The Mahawansa says that the king Pandukabhaya had been sitting together with Chittaraja in seats erected on an equal level and enjoyed watching dancing. Even though the Mahawansa states as Chittah Dissamanehi" there is no reason why a dead person is made to appear. As such, it may be considered that there had been something like a statue on the equal-levelled seats.

Through all these it becomes clear that it was Pandula the Brahmana who helped king Pandukabaya to access the throne. And it is clear that Chittaraja who had been killed while prince Pandukabaya was in the womb had later been worshiped by the people, or that king Pandukabhaya had exalted him to that position.
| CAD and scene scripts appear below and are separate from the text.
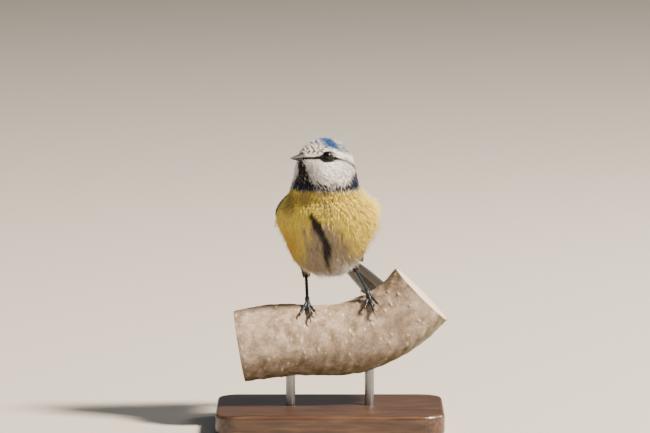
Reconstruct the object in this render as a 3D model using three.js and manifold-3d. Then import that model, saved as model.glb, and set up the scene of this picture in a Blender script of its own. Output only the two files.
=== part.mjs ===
// A life-size model of a blue tit that grips a short cut length of hazel branch, on a plain display stand.
// Millimetres, +Z up. The origin is the centre of the base's underside. The branch runs along X.
// The bird's own frame has the same up, its left side at +X and its breast towards -Y.
import * as THREE from "three";
import { mergeVertices } from "three/addons/utils/BufferGeometryUtils.js";
import Module from "manifold-3d";

const wasm = await Module();
wasm.setup();

const GAP = 0.3; // kept between neighbouring pieces
const DEG = Math.PI / 180;
const { sin, cos, exp, log, min, max, PI } = Math;

// Driving sizes of the stand and the perch
const BASE = { length: 98, depth: 68, height: 9, corner: 10, bevel: 1.5 };
const PERCH_TOP = 53; // height of the perch's top below the bird
const ROD = { radius: 2, inBase: 5, inPerch: 6, clearance: 0.3, xs: [-17, 17] };
const PERCH_RADIUS = 15.5;
const PERCH_LINE = [
  // the perch's centre line under the bird, in X and in height from the perch's top
  [-39, -18.5],
  [-21, -15.6],
  [-5, -15.9],
  [8, -15.0],
  [20, -10.8],
  [31, -4.2],
  [39.5, 4.2],
];

// Driving sizes of the bird
const BODY_YAW = -18; // degrees that the body turns from the viewer towards its own right
const HEAD_CENTRE = new THREE.Vector3(0.4, -8.6, 62.4);
const HEAD_YAW = -40; // degrees that the head turns on the body
const HEAD_PITCH = 3; // degrees that the bill points up
const EYE_RADIUS = 2.1;
const EYE_TOWARDS = new THREE.Vector3(9, -4.3, 3.1); // from the head's centre, in the head's frame
const EYE_SUNK = 1.25; // the eye's centre below the plumage
const LIDS = { radius: 2.45, thick: 0.42, lift: 1.15, wide: 1.06, high: 0.94 }; // ring, lifted off the eye's centre
const BILL = { baseAt: 9.8, rise: 1.3, length: 7.2, depth: 2.2, width: 3.9 };
const LOWER_BILL = { depth: 1.55, width: 3.5, length: 6.6 };
const NOSTRIL = { radius: 0.42, out: 1.62, along: 2.6 }; // from the bill's middle and from its base
const WING_LENGTH = 54; // folded, from the wrist to the tip
const TAIL_LENGTH = 50;
const TARSUS_RADIUS = 0.66;
const TOE_RADIUS = 0.66;

const vec = (x, y, z) => new THREE.Vector3(x, y, z);
const mix = (a, b, t) => a + (b - a) * t;
const smooth = (a, b, x) => THREE.MathUtils.smoothstep(x, a, b);

const perchTopFrame = new THREE.Matrix4().makeTranslation(0, 0, PERCH_TOP);
const birdFrame = perchTopFrame.clone().multiply(new THREE.Matrix4().makeRotationZ(BODY_YAW * DEG));
const headInBird = new THREE.Matrix4()
  .makeTranslation(HEAD_CENTRE.x, HEAD_CENTRE.y, HEAD_CENTRE.z)
  .multiply(new THREE.Matrix4().makeRotationZ(HEAD_YAW * DEG))
  .multiply(new THREE.Matrix4().makeRotationX(-HEAD_PITCH * DEG));
const birdToPerch = new THREE.Matrix4().makeRotationZ(BODY_YAW * DEG);

// Closed solids from stacked rings, with a flat or pointed cap at each end
function loftGeometry(rings, startCap, endCap) {
  const count = rings[0].length;
  const points = rings.flat();
  const first = points.push(startCap) - 1;
  const last = points.push(endCap) - 1;
  const index = [];
  for (let i = 0; i < count; i++) {
    const j = (i + 1) % count;
    index.push(first, j, i);
    for (let k = 0; k < rings.length - 1; k++) {
      const a = k * count;
      const b = a + count;
      index.push(a + i, a + j, b + j, a + i, b + j, b + i);
    }
    const top = (rings.length - 1) * count;
    index.push(last, top + i, top + j);
  }
  return indexed(points, index);
}

function indexed(points, index) {
  const geometry = new THREE.BufferGeometry().setFromPoints(points);
  geometry.setIndex(index);
  return geometry;
}

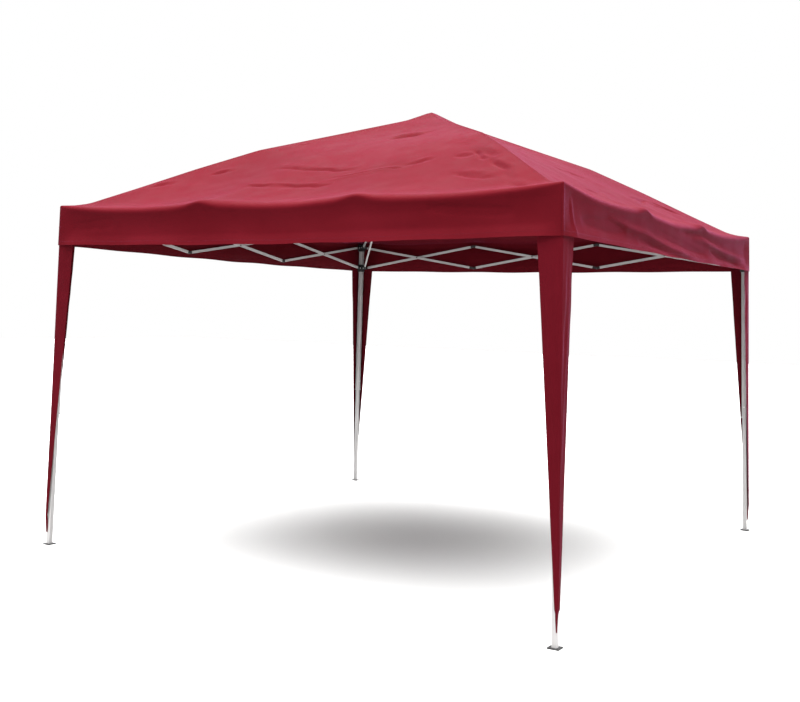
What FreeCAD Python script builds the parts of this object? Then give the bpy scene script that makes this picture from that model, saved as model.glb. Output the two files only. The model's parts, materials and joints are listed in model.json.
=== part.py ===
"""Pop-up gazebo, 3 m square, with a folding truss frame, a hipped canopy and tapered leg covers.

Row frame: millimetres, +Z up, origin on the ground under the peak.
The frame is four identical quarters, each turned 90 degrees about Z from the one before.
Quarter 0 stands at the front left corner (-X, -Y), and its side of the truss is the front side.
"""
import FreeCAD, Part
import math
import os

V = FreeCAD.Vector
UP = V(0, 0, 1)

# ---- overall sizes ----
canopy_width = 3000.0        # outside of the valance
leg_spacing = 2945.0         # between leg axes
hem_z = 1617.0               # bottom edge of the valance
corner_z = 1838.0            # top of the canopy at its corners
eave_z = 1814.0              # top of the canopy where it passes over the truss joints
peak_z = 2510.0              # top of the canopy

# ---- truss along each side: three scissor pairs ----
truss_top_z = 1800.0         # pivots on the corner bracket and along the top
truss_depth = 160.0          # from the top pivots down to the bottom pivots
bays = 3                     # scissor pairs on a side
pivot_offset = 35.0          # leg axis to the truss pivots
folded_spacing = 200.0       # between leg axes when folded

# ---- bars ----
bar_height = 16.0            # in the plane the bar swings in
bar_thick = 10.0
bar_wall = 0.8
layer_gap = 2.0              # between the two bars of a scissor pair
plug_length = 24.0           # pivot to the end of the steel tube
plug_spigot = 18.0           # how far a plug goes into the tube
pin_r = 2.5
run_clear = 0.1              # radial clearance of a pin in a bar that turns on it
head_r = 5.0
head_thick = 2.5
spacer_r = 7.0
round_share = 0.6            # part of a head's or button's height that is rounded off

# ---- roof frame ----
elbow_r = 1030.0             # distance of the rafter elbow from the peak axis
elbow_z = 2190.0
hub_pivot_r = 45.0
hub_pivot_z = 2442.0
rafter_offset = 55.0         # leg axis to the rafter and strut pivots, along the diagonal
rafter_gap = 1.0             # between the inner and outer rafters' layers
plate_gap = 0.5              # between the outer rafter and the slider's strut plate
folded_elbow_r = 58.0

# ---- legs ----
outer_leg = 27.0             # square tube
outer_leg_wall = 1.0
outer_leg_bottom_z = 700.0
leg_gap = 1.5                # between the two tubes, taken up by the plastic guides
inner_leg = outer_leg - 2 * outer_leg_wall - 2 * leg_gap
inner_leg_wall = 1.0
leg_overlap = 245.0          # length of inner leg inside the outer leg
leg_travel = 680.0           # how far the inner leg slides up
foot_side = 50.0
foot_thick = 4.0
foot_corner_r = 3.0
peg_hole_r = 4.5
peg_hole_offset = 17.0       # from the leg axis, in X and in Y
guide_height = 28.0          # plastic guides at the ends of the telescope
guide_clear = 0.2
guide_collar_height = 8.0    # the part of the lower guide below the outer leg
guide_collar_out = 3.0       # how far it stands out from the outer leg
leg_cap_thick = 4.0          # top flange of the inner leg's guide
button_r = 4.0
button_hole_clear = 0.2
button_above_end = 60.0      # outer leg's bottom to the button
button_stands_out = 5.0
button_travel = 6.0
button_shank = 2.0           # inside the inner leg, behind the button
leaf_thick = 1.0
leaf_below = 45.0            # leaf spring, down from the button's axis
leaf_above = 6.0

# ---- plastic bracket and slider ----
bracket_side = 44.0
bracket_height = 52.0
bracket_above_pivot = 24.0
bracket_cap_thick = 8.0      # closed top over the outer leg
bracket_corner_r = 4.0
slider_side = 40.0
slider_height = 56.0
slider_clear = 0.3
slider_corner_r = 3.5
lug_thick = 4.2
lug_clear = 0.3              # between a lug's cheek and the bar
lug_end_r = 9.0
lug_root_in = 1.0            # how far a truss lug starts inside the body's face
diagonal_root = 16.0         # leg axis to where a diagonal lug starts, inside the body

# ---- hub ----
hub_r = 28.0
hub_height = 36.0
lug_root_r = 12.0            # where the hub's lugs start, inside its body
post_r = 10.0
cap_r = 44.0
cap_tip_r = 8.0
cap_rim = 6.0
cap_gap = 2.5                # from the cap to the inside of the canopy

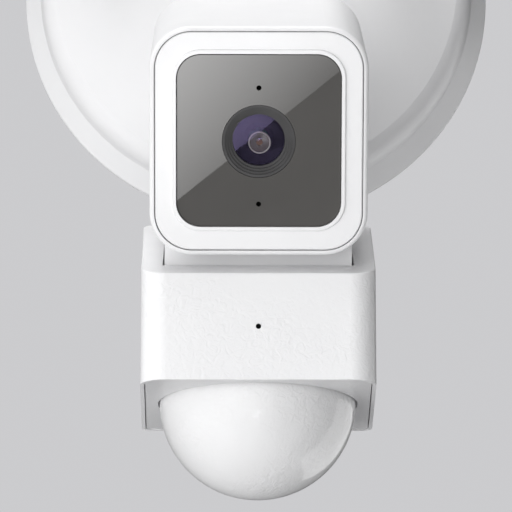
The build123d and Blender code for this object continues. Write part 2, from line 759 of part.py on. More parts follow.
def head_dish():
    """The cast dish before its fins, sleeve and screw holes."""
    shoulder = (HEAD_R, HEAD_SHOULDER_Y)
    rim = (HEAD_R, LEDGE_Y)
    outer = turned_y([(0, HEAD_REAR_Y), (HEAD_REAR_R, HEAD_REAR_Y), shoulder, rim, (0, LEDGE_Y)])
    outer = fillet(rear_edges(outer), HEAD_ROUND)
    inner_r = HEAD_R - HEAD_WALL - HEAD_LEDGE
    floor_y = HEAD_REAR_Y - HEAD_WALL
    open_y = LEDGE_Y - OVERCUT
    bend = (inner_r, HEAD_SHOULDER_Y - OVERCUT)
    room = turned_y([(0, floor_y), (HEAD_REAR_R - OVERCUT, floor_y), bend, (inner_r, open_y), (0, open_y)])
    return disc_centre * (outer - room)


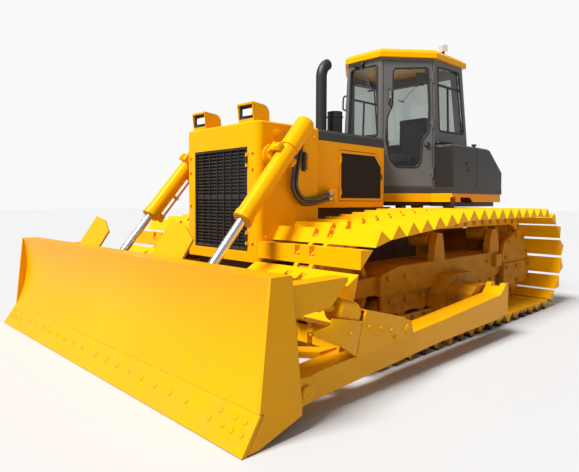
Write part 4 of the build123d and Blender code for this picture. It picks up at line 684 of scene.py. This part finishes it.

Thus, to say that the dead Chittaraja had helped king Pandukabhaya to achieve kingly power through something like beatification which is observed in the non- realistic theistic religions, creates a doubt in us about an ulterior motive of a cultural belief of an other religion.

It would an underestimation of king Pandukabhaya’s power and a disgrace to king Pandukabhaya. During Pre-Buddhist era what we had in our country was the worship of the dead or spirits. It is apparent from these descriptions that in Mahawansa what is explained as ghosts or spirits is the spirit of the departed ones.

It is stated in the Mahawansa that as a gesture of gratitude for what they had done for him while they were living the king annually offered a sacrifice called a ‘bali danaya’ to every male and female ghost. Also it is our understanding that king Pandukabhaya who was from the Aryan tribe had been more actively engaged in this activity because he wanted to impress the locals of the Yaksha tribe.